Within the material below, find each line bearing the word "pose" and present it.
#### Dataset ####
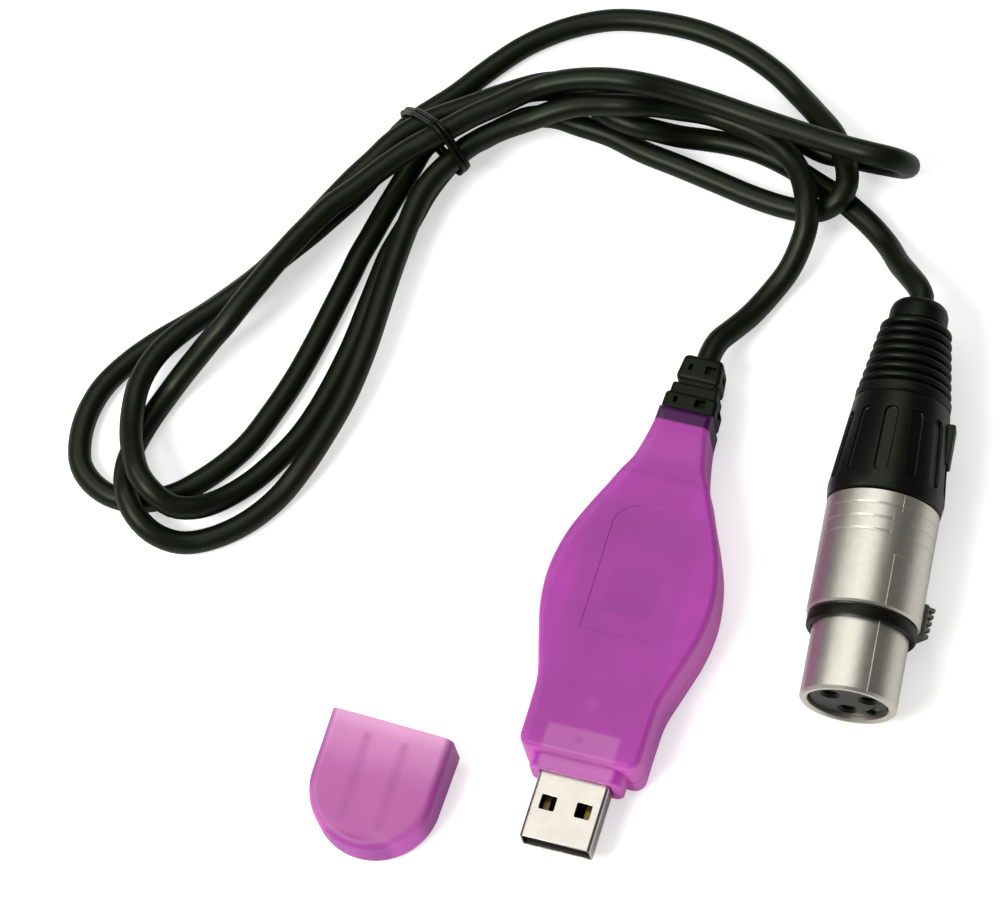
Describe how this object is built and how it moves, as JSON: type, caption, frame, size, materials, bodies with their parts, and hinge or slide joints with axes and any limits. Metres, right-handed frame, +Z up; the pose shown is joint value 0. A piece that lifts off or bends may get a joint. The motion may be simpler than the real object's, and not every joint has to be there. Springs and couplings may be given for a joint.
{
  "type": "usb dmx interface",
  "caption": "USB lighting control interface: translucent plug dongle with a loose cap and a tied lead to a round latching three-pole connector",
  "frame": {"origin": "centre of the dongle's flat underside", "axes": "+Z up, -Y the way the plug points, +Y along the dongle towards its cable"},
  "size_m": [0.1524, 0.1623, 0.0195],
  "materials": {
    "purple_plastic": "glossy translucent, faintly mottled",
    "pale_plastic": "glossy translucent",
    "plug_steel": "nickel plated sheet",
    "satin_nickel": "satin nickel",
    "contact_gold": "gold plated",
    "black_plastic": "matte",
    "black_rubber": "matte",
    "cable_jacket": "satin flexible jacket",
    "board_green": "solder mask",
    "pale_parts": "matte",
    "wire_red": "satin insulation",
    "wire_black": "satin insulation",
    "wire_white": "satin insulation"
  },
  "bodies": {
    "interface": {"upper_shell": "purple_plastic", "lower_shell": "purple_plastic", "usb_plug_shell": "plug_steel", "usb_plug_tongue": "black_plastic", "usb_contact_1": "contact_gold", "usb_contact_2": "contact_gold", "usb_contact_3": "contact_gold", "usb_contact_4": "contact_gold", "circuit_board": "board_green", "microcontroller": "black_plastic", "line_driver_chip": "black_plastic", "crystal_can": "plug_steel", "board_capacitor_1": "pale_parts", "board_capacitor_2": "pale_parts", "status_light": "pale_parts", "wire_header": "black_plastic", "interface_wire_1": "wire_red", "interface_wire_2": "wire_black", "interface_wire_3": "wire_white", "cable_clamp": "black_plastic", "cable_end_in_interface": "cable_jacket", "cable_strain_relief": "black_rubber", "cable_to_interface": "cable_jacket", "cable_hank": "cable_jacket", "cable_to_connector": "cable_jacket", "cable_tie": "black_plastic", "connector_shell": "satin_nickel", "connector_seal_ring": "black_rubber", "connector_insert": "black_plastic", "connector_contact_1": "contact_gold", "connector_contact_2": "contact_gold", "connector_contact_3": "contact_gold", "connector_wire_1": "wire_red", "connector_wire_2": "wire_black", "connector_wire_3": "wire_white", "latch_spring": "plug_steel", "connector_chuck": "black_plastic", "cable_end_in_connector": "cable_jacket"},
    "cap": {"cap_shell": "pale_plastic"},
    "latch": {"connector_latch": "satin_nickel"},
    "bushing": {"connector_bushing": "black_plastic", "connector_boot": "black_rubber"}
  },
  "joints": [
    {"name": "cap_slide", "type": "slide", "parent": "interface", "child": "cap", "axis": [-0.0349, -0.9994, 0], "range_m": [0, 0.03]},
    {"name": "latch_press", "type": "hinge", "parent": "interface", "child": "latch", "pos_m": [0.04217, 0.01385, 0.00627], "axis": [-0.585, -0.0568, -0.809], "range_deg": [0, 2.5], "stiffness_Nm_per_rad": 0.05},
    {"name": "bushing_turn", "type": "hinge", "parent": "interface", "child": "bushing", "pos_m": [0.0398, -0.012, 0.0098], "axis": [-0.0967, 0.9953, 0], "continuous": true}
  ]
}
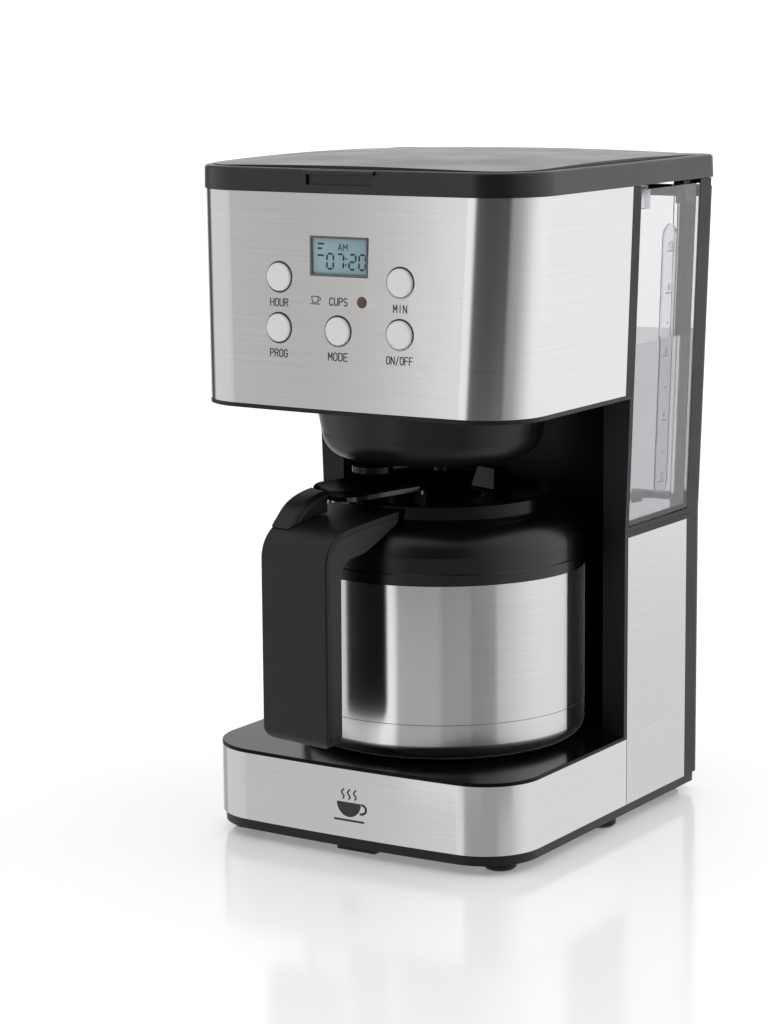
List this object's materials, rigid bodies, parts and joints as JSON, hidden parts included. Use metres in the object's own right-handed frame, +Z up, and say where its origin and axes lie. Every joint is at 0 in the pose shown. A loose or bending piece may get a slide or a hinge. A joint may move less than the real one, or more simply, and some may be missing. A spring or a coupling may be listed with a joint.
{
  "type": "drip coffee maker",
  "caption": "Upright drip coffee maker: a steel-wrapped brewing head with buttons and a display over an insulated jug on a low base, clear water tank behind.",
  "frame": {"origin": "on the table under the middle of the machine's outline, at the soles of the feet", "axes": "+Z up, +Y from the front to the back, +X to the right as seen by someone facing the controls"},
  "size_m": [0.1992, 0.2342, 0.349],
  "materials": {
    "basket_black": "satin",
    "black_satin": "fine moulded grain",
    "black_trim": "fine moulded grain",
    "board_green": "solder mask",
    "bowl_black": "satin",
    "bracket_steel": "pressed sheet",
    "button_satin": "pearl satin",
    "collar_black": "soft satin",
    "deck_black": "semi-gloss",
    "display_case": "moulded",
    "display_face": "liquid crystal behind a clear cover",
    "display_rim": "satin moulded",
    "flask_steel": "polished inside",
    "foot_rubber": "matte",
    "fuse_metal": "plated",
    "gauge_clear": "clear moulded plastic with raised ticks",
    "handle_black": "soft satin",
    "handle_inner": "soft satin",
    "heater_alloy": "as cast",
    "hose_silicone": "translucent silicone",
    "jug_lid_black": "semi-gloss",
    "jug_steel": "brushed around",
    "lamp_red": "tinted lens, unlit",
    "lever_black": "glossy",
    "lid_black": "satin, fine grain",
    "lug_clear": "translucent moulded plastic",
    "panel_steel": "brushed upright",
    "pin_steel": "polished",
    "screw_steel": "zinc plated",
    "seal_silicone": "translucent silicone",
    "spring_steel": "drawn wire",
    "switch_black": "moulded",
    "tank_clear": "clear moulded plastic",
    "thermostat_black": "moulded",
    "wrap_steel": "brushed along the length, thin clear coat"
  },
  "bodies": {
    "housing": {"base_steel_wrap": "wrap_steel", "base_inner_wall": "black_satin", "deck": "deck_black", "bottom_pan": "black_trim", "bottom_screws": "screw_steel", "rubber_feet": "foot_rubber", "front_rest_block": "foot_rubber", "column_housing": "black_satin", "right_side_panel": "panel_steel", "left_side_panel": "panel_steel", "cord_inlet_gland": "foot_rubber", "upper_frame": "black_satin", "water_tank": "tank_clear", "level_gauge": "gauge_clear", "tank_lugs": "lug_clear", "tank_check_valve": "basket_black", "tank_outlet_seal": "seal_silicone", "cold_water_hose": "hose_silicone", "hot_water_riser": "hose_silicone", "heater_tube": "heater_alloy", "heater_supports": "bracket_steel", "thermostat": "thermostat_black", "thermal_fuses": "fuse_metal", "brew_spout": "basket_black", "head_steel_wrap": "wrap_steel", "head_inner_shell": "black_satin", "head_floor": "black_trim", "button_switches": "switch_black", "control_board": "board_green", "board_standoffs": "bracket_steel", "display_frame": "display_rim", "display_window": "display_face", "display_module": "display_case", "power_lamp": "lamp_red", "filter_bowl": "bowl_black", "filter_basket": "basket_black", "basket_bail": "pin_steel", "shower_head": "basket_black", "lid_hinge_pins": "pin_steel"},
    "lid": {"lid": "lid_black"},
    "hour_key": {"hour_button": "button_satin"},
    "minute_key": {"minute_button": "button_satin"},
    "program_key": {"program_button": "button_satin"},
    "mode_key": {"mode_button": "button_satin"},
    "power_key": {"power_button": "button_satin"},
    "drip_valve": {"drip_stop": "jug_lid_black", "drip_stop_spring": "spring_steel"},
    "jug": {"jug_base_band": "jug_steel", "jug_outer_shell": "jug_steel", "jug_joint_ring": "bracket_steel", "jug_inner_flask": "flask_steel", "jug_collar": "collar_black", "jug_handle_cover": "handle_black", "jug_handle_core": "handle_inner", "lever_guard": "handle_black"},
    "jug_cap": {"jug_lid": "jug_lid_black", "jug_lid_seal": "seal_silicone", "pour_valve_cap": "jug_lid_black", "lever_pin": "pin_steel"},
    "pour_lever": {"thumb_lever": "lever_black"}
  },
  "joints": [
    {"name": "lid_hinge", "type": "hinge", "parent": "housing", "child": "lid", "pos_m": [0, 0.1115, 0.3356], "axis": [-1, 0, 0], "range_deg": [0, 80]},
    {"name": "hour_press", "type": "slide", "parent": "housing", "child": "hour_key", "axis": [0, 1, 0], "range_m": [0, 0.0012], "stiffness_N_per_m": 900, "springref_m": -0.0004},
    {"name": "minute_press", "type": "slide", "parent": "housing", "child": "minute_key", "axis": [0, 1, 0], "range_m": [0, 0.0012], "stiffness_N_per_m": 900, "springref_m": -0.0004},
    {"name": "program_press", "type": "slide", "parent": "housing", "child": "program_key", "axis": [0, 1, 0], "range_m": [0, 0.0012], "stiffness_N_per_m": 900, "springref_m": -0.0004},
    {"name": "mode_press", "type": "slide", "parent": "housing", "child": "mode_key", "axis": [0, 1, 0], "range_m": [0, 0.0012], "stiffness_N_per_m": 900, "springref_m": -0.0004},
    {"name": "power_press", "type": "slide", "parent": "housing", "child": "power_key", "axis": [0, 1, 0], "range_m": [0, 0.0012], "stiffness_N_per_m": 900, "springref_m": -0.0004},
    {"name": "drip_stop_lift", "type": "slide", "parent": "housing", "child": "drip_valve", "axis": [0, 0, 1], "range_m": [0, 0.0025], "stiffness_N_per_m": 250, "springref_m": -0.002, "deforming": ["drip_stop_spring"]},
    {"name": "jug_pull", "type": "slide", "parent": "housing", "child": "jug", "axis": [0, -1, 0], "range_m": [0, 0.19]},
    {"name": "jug_cap_twist", "type": "hinge", "parent": "jug", "child": "jug_cap", "pos_m": [0, -0.003, 0.17], "axis": [0, 0, 1], "range_deg": [0, 45]},
    {"name": "pour_lever_tilt", "type": "hinge", "parent": "jug_cap", "child": "pour_lever", "pos_m": [-0.00605, -0.02726, 0.1776], "axis": [0.9703, -0.2419, 0], "range_deg": [0, 3], "stiffness_Nm_per_rad": 0.6, "springref_deg": -2.86}
  ]
}
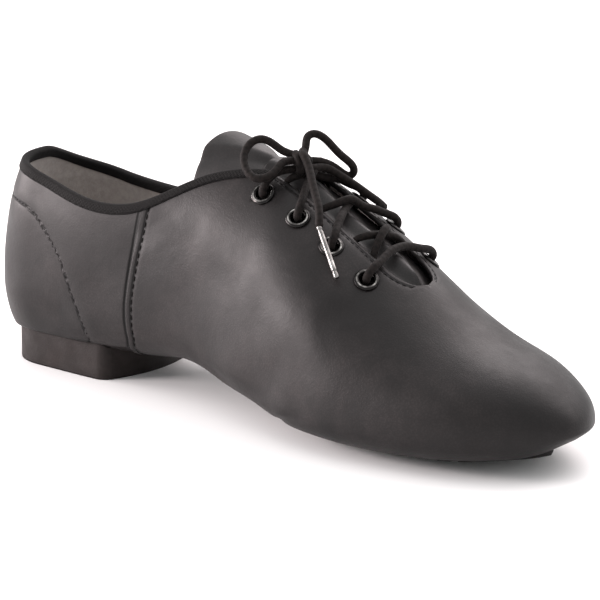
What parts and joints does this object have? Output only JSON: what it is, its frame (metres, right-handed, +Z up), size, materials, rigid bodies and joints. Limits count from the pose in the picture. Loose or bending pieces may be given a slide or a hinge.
####
_Answer to the problem_:
Describe how this object is built and how it moves, as JSON: type, caption, frame, size, materials, bodies with their parts, and hinge or slide joints with axes and any limits. Metres, right-handed frame, +Z up; the pose shown is joint value 0. A piece that lifts off or bends may get a joint. The motion may be simpler than the real object's, and not every joint has to be there. Springs and couplings may be given for a joint.
List this object's materials, rigid bodies, parts and joints as JSON, hidden parts included. Use metres in the object's own right-handed frame, +Z up, and say where its origin and axes lie. Every joint is at 0 in the pose shown. A loose or bending piece may get a slide or a hinge. A joint may move less than the real one, or more simply, and some may be missing. A spring or a coupling may be listed with a joint.
What parts and joints does this object have? Output only JSON: what it is, its frame (metres, right-handed, +Z up), size, materials, rigid bodies and joints. Limits count from the pose in the picture. Loose or bending pieces may be given a slide or a hinge.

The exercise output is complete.